▶ WHAT NEEDS TO BE DONE: Copy nothing but the lines below running from the line containing "const footX = halfWidth - footInsetX;" through the line containing "bpy.data.objects.remove(obj)", both end lines included.

▶ PROVIDED INFORMATION:
----

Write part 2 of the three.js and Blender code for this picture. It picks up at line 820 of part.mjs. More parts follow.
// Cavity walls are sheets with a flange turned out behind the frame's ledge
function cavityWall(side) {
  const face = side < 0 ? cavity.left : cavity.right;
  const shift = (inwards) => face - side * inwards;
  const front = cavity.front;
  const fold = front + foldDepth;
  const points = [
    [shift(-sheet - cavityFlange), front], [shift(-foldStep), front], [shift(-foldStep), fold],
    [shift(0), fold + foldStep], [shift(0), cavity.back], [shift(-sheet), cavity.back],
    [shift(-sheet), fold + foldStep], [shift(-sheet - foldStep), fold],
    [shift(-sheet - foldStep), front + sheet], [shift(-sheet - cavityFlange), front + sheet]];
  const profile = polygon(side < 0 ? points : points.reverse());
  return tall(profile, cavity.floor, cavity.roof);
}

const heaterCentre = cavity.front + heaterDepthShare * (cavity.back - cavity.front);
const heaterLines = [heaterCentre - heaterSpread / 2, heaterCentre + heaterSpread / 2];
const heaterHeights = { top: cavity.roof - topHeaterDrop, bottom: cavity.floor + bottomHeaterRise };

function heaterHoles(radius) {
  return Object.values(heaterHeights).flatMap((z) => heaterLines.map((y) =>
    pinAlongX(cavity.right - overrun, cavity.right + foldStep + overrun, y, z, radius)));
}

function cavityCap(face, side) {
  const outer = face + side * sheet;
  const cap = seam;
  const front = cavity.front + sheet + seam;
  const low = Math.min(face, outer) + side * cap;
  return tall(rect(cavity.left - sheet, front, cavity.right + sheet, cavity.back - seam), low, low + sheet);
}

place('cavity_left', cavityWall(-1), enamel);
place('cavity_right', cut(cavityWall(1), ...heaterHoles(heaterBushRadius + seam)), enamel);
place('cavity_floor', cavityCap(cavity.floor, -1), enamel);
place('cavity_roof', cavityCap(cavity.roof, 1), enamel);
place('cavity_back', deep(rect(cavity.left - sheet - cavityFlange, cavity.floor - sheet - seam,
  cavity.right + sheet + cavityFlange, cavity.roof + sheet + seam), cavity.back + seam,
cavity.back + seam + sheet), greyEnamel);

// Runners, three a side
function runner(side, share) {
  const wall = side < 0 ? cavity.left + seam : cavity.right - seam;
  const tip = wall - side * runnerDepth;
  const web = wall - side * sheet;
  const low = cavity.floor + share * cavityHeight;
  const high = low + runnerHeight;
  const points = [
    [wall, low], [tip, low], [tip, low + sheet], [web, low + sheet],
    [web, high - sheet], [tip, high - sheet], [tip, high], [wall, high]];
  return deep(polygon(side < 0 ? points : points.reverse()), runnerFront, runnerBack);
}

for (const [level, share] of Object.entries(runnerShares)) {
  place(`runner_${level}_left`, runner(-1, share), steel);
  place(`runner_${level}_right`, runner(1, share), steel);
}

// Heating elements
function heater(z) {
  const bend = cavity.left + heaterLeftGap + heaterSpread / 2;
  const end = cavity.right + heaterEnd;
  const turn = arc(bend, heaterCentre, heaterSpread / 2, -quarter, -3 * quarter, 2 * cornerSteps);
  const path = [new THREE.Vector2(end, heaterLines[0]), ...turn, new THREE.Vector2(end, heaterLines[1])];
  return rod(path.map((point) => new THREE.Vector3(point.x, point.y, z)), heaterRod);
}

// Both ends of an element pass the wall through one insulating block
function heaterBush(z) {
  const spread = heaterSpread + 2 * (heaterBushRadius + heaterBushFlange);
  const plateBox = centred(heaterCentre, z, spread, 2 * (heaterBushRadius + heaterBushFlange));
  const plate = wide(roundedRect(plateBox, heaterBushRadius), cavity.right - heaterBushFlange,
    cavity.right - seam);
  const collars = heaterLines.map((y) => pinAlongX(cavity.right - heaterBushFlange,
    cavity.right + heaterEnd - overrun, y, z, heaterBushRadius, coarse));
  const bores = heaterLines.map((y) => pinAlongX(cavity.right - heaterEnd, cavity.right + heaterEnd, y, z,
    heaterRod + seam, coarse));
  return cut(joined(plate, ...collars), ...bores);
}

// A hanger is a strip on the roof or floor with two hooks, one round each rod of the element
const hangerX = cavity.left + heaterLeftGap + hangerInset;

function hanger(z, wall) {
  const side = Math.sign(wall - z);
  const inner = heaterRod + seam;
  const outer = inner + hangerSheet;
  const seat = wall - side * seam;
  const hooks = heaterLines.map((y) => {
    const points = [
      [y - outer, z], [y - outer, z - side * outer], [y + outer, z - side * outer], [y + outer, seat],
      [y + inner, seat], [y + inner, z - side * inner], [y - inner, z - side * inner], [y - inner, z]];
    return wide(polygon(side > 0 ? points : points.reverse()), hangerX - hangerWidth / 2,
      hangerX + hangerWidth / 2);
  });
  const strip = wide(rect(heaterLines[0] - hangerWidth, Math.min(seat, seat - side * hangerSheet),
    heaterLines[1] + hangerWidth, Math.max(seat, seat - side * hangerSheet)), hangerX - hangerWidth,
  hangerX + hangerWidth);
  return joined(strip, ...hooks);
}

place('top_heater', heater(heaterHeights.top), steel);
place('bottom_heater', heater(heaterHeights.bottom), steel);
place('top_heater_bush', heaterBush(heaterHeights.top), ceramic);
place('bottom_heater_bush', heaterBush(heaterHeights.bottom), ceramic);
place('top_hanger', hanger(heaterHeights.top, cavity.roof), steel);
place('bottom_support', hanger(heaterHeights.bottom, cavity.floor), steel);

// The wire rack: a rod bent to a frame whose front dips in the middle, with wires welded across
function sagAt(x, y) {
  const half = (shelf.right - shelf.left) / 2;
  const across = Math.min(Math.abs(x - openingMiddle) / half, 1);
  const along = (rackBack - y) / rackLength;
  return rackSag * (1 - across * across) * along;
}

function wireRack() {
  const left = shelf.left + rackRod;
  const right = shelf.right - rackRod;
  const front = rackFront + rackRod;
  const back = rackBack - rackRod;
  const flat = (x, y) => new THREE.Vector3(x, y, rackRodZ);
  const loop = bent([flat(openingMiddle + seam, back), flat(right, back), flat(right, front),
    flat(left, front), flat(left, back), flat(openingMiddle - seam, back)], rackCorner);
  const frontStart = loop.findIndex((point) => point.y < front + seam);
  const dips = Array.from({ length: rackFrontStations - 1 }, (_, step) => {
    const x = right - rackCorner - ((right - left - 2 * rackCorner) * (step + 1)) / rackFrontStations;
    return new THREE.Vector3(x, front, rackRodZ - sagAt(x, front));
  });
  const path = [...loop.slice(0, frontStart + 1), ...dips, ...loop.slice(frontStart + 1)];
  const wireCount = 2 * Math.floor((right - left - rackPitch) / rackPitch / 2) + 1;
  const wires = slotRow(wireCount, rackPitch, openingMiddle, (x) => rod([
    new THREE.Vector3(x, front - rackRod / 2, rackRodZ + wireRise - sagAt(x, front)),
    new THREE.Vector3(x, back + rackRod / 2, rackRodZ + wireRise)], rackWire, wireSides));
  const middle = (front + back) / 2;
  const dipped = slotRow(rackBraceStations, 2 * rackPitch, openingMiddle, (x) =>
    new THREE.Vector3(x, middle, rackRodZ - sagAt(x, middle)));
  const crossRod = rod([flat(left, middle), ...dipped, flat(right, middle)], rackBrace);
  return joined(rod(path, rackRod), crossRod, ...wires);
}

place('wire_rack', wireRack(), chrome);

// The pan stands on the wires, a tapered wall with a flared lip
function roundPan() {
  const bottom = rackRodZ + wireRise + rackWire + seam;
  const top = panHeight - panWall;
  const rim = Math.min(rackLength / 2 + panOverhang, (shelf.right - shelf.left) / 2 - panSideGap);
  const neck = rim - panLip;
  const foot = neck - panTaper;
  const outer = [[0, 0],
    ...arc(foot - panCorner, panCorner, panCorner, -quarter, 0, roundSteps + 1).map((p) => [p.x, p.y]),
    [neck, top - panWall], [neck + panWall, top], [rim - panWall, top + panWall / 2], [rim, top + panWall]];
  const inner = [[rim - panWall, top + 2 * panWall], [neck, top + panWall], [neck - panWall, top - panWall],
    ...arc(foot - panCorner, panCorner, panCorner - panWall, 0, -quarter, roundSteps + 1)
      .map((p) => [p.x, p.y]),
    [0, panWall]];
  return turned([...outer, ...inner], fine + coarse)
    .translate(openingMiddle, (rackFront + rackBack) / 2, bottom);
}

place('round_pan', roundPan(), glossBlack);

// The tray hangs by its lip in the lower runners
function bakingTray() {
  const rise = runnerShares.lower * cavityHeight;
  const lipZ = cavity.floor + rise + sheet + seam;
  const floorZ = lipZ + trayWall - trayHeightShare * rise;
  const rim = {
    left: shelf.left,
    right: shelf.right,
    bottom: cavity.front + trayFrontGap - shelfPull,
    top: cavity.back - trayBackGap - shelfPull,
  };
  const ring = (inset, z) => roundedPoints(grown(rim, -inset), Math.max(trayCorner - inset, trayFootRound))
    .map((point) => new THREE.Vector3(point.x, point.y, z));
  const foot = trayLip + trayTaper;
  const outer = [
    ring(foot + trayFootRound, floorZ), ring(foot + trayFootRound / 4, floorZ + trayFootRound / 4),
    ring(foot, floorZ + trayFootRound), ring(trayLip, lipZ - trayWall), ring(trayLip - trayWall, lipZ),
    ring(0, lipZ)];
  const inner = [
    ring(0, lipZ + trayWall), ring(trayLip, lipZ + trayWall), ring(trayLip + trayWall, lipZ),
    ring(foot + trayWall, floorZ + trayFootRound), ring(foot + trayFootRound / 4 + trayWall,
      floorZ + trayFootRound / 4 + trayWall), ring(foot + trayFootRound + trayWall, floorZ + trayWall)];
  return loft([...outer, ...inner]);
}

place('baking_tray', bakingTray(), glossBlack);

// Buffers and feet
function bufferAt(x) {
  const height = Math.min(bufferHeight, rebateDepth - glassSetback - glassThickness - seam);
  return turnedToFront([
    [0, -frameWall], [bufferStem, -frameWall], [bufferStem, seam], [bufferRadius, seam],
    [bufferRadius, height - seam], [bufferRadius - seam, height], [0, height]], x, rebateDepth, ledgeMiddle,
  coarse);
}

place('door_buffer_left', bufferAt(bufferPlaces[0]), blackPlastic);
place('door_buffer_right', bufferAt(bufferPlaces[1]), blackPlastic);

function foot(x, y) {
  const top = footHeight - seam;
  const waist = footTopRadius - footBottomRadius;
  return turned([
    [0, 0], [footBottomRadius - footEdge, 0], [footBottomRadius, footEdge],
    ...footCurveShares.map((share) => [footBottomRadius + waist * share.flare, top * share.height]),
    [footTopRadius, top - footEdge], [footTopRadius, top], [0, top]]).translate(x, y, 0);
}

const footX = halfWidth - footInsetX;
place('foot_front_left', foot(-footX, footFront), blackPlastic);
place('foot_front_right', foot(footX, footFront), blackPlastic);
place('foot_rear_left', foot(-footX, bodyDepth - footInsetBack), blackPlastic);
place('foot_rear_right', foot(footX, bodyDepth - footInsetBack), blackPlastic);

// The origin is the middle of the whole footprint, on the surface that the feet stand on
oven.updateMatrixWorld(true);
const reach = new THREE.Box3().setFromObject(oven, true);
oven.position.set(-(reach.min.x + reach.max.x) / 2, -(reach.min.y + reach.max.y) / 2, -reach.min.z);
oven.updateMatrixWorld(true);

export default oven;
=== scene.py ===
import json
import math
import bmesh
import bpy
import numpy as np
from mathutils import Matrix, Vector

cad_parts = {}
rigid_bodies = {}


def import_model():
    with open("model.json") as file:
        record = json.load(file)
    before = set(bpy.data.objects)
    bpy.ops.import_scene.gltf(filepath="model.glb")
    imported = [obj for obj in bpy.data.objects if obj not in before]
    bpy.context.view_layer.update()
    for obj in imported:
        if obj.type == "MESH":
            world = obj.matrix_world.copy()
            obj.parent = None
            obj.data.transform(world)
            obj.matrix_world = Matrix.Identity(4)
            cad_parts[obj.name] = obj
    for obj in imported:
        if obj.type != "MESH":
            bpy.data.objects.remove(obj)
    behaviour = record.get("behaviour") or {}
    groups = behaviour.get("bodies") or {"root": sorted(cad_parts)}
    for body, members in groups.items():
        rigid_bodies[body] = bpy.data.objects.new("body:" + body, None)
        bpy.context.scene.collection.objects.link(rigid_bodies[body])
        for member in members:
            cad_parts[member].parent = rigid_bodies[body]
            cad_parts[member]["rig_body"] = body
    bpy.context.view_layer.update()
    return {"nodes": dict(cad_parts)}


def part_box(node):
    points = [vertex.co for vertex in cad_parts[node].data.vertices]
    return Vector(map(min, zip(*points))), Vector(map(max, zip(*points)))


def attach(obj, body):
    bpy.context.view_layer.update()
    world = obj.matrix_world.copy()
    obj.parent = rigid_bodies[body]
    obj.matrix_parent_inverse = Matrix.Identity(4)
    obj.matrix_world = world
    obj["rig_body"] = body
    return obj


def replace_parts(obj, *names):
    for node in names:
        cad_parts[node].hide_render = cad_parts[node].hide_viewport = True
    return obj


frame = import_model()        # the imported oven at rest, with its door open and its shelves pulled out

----

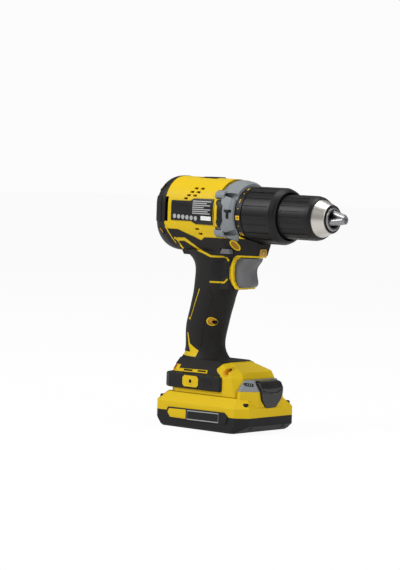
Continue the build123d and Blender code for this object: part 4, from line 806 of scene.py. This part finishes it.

----

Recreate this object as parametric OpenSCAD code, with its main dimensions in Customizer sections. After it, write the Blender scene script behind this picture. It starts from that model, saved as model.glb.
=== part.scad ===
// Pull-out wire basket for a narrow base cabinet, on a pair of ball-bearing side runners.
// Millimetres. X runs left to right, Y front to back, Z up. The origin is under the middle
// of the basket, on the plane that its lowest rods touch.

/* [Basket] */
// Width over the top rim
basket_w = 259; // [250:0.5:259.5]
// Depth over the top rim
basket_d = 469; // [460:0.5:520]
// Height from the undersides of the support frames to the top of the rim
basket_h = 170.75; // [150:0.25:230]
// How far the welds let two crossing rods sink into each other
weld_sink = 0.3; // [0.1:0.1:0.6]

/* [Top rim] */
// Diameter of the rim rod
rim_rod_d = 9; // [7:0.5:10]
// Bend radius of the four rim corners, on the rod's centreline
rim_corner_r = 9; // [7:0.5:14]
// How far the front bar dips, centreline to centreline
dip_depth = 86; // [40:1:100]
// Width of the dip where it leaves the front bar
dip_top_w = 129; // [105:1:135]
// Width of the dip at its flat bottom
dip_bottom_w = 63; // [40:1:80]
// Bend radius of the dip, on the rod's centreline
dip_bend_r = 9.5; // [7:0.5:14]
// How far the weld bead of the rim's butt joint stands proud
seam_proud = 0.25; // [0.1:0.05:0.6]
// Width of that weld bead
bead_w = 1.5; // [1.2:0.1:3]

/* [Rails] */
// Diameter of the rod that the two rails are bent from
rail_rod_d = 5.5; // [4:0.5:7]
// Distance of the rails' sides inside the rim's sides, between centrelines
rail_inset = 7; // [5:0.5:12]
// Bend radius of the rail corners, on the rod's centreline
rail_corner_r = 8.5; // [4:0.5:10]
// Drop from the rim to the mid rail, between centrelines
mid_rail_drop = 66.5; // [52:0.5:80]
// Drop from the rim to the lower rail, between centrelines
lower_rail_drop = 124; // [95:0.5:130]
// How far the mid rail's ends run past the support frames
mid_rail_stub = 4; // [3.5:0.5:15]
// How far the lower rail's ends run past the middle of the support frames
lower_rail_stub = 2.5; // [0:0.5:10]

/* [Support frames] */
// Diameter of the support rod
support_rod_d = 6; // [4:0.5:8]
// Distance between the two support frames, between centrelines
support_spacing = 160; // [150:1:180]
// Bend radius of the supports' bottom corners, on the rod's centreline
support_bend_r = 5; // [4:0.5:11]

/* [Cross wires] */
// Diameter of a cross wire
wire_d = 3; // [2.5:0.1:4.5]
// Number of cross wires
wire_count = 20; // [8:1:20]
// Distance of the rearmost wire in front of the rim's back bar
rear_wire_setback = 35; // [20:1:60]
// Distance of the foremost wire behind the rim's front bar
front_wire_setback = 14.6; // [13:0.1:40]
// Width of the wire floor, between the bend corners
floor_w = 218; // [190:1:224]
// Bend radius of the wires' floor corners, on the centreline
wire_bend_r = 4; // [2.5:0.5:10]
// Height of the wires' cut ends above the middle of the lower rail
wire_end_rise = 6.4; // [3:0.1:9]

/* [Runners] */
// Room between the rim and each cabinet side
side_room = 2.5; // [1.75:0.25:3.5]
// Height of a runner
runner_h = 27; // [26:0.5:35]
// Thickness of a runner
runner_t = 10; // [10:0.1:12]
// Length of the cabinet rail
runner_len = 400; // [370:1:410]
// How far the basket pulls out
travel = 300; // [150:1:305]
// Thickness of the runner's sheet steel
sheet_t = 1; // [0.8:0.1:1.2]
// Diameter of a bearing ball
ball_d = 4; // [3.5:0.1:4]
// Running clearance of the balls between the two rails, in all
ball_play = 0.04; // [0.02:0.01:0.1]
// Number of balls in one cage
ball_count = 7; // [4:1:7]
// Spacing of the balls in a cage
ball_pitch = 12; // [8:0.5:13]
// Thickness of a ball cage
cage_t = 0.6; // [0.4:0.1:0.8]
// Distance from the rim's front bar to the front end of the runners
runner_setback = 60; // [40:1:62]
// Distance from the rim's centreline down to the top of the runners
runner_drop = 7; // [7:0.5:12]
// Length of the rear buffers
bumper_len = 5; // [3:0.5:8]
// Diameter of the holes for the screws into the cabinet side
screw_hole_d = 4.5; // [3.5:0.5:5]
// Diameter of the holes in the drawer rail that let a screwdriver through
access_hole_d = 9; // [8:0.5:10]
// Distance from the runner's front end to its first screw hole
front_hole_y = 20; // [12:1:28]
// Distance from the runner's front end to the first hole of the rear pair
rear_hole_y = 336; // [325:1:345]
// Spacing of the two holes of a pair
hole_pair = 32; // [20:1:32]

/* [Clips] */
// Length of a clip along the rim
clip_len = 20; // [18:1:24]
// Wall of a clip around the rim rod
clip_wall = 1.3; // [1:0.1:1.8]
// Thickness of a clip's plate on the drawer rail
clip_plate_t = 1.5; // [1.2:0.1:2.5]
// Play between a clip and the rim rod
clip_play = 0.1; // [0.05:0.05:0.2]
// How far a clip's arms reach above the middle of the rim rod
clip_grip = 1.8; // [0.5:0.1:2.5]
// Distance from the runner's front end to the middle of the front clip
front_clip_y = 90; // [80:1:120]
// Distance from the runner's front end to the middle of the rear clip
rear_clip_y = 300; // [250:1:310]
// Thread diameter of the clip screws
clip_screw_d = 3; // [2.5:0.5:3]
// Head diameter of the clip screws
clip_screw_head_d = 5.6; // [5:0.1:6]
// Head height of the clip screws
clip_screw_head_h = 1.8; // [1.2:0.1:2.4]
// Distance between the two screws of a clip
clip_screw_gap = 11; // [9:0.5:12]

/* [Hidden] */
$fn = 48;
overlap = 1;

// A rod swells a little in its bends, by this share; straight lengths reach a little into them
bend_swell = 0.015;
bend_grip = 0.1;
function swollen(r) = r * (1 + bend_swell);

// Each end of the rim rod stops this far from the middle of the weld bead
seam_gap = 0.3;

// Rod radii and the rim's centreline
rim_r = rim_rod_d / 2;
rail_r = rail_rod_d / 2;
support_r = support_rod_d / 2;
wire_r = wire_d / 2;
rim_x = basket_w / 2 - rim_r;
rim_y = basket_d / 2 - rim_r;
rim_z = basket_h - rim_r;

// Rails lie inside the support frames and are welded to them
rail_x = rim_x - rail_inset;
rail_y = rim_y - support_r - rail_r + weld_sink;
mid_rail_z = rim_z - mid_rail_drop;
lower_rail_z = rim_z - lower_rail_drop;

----

▶ SOLVED PROBLEM:
const footX = halfWidth - footInsetX;
place('foot_front_left', foot(-footX, footFront), blackPlastic);
place('foot_front_right', foot(footX, footFront), blackPlastic);
place('foot_rear_left', foot(-footX, bodyDepth - footInsetBack), blackPlastic);
place('foot_rear_right', foot(footX, bodyDepth - footInsetBack), blackPlastic);

// The origin is the middle of the whole footprint, on the surface that the feet stand on
oven.updateMatrixWorld(true);
const reach = new THREE.Box3().setFromObject(oven, true);
oven.position.set(-(reach.min.x + reach.max.x) / 2, -(reach.min.y + reach.max.y) / 2, -reach.min.z);
oven.updateMatrixWorld(true);

export default oven;
=== scene.py ===
import json
import math
import bmesh
import bpy
import numpy as np
from mathutils import Matrix, Vector

cad_parts = {}
rigid_bodies = {}


def import_model():
    with open("model.json") as file:
        record = json.load(file)
    before = set(bpy.data.objects)
    bpy.ops.import_scene.gltf(filepath="model.glb")
    imported = [obj for obj in bpy.data.objects if obj not in before]
    bpy.context.view_layer.update()
    for obj in imported:
        if obj.type == "MESH":
            world = obj.matrix_world.copy()
            obj.parent = None
            obj.data.transform(world)
            obj.matrix_world = Matrix.Identity(4)
            cad_parts[obj.name] = obj
    for obj in imported:
        if obj.type != "MESH":
            bpy.data.objects.remove(obj)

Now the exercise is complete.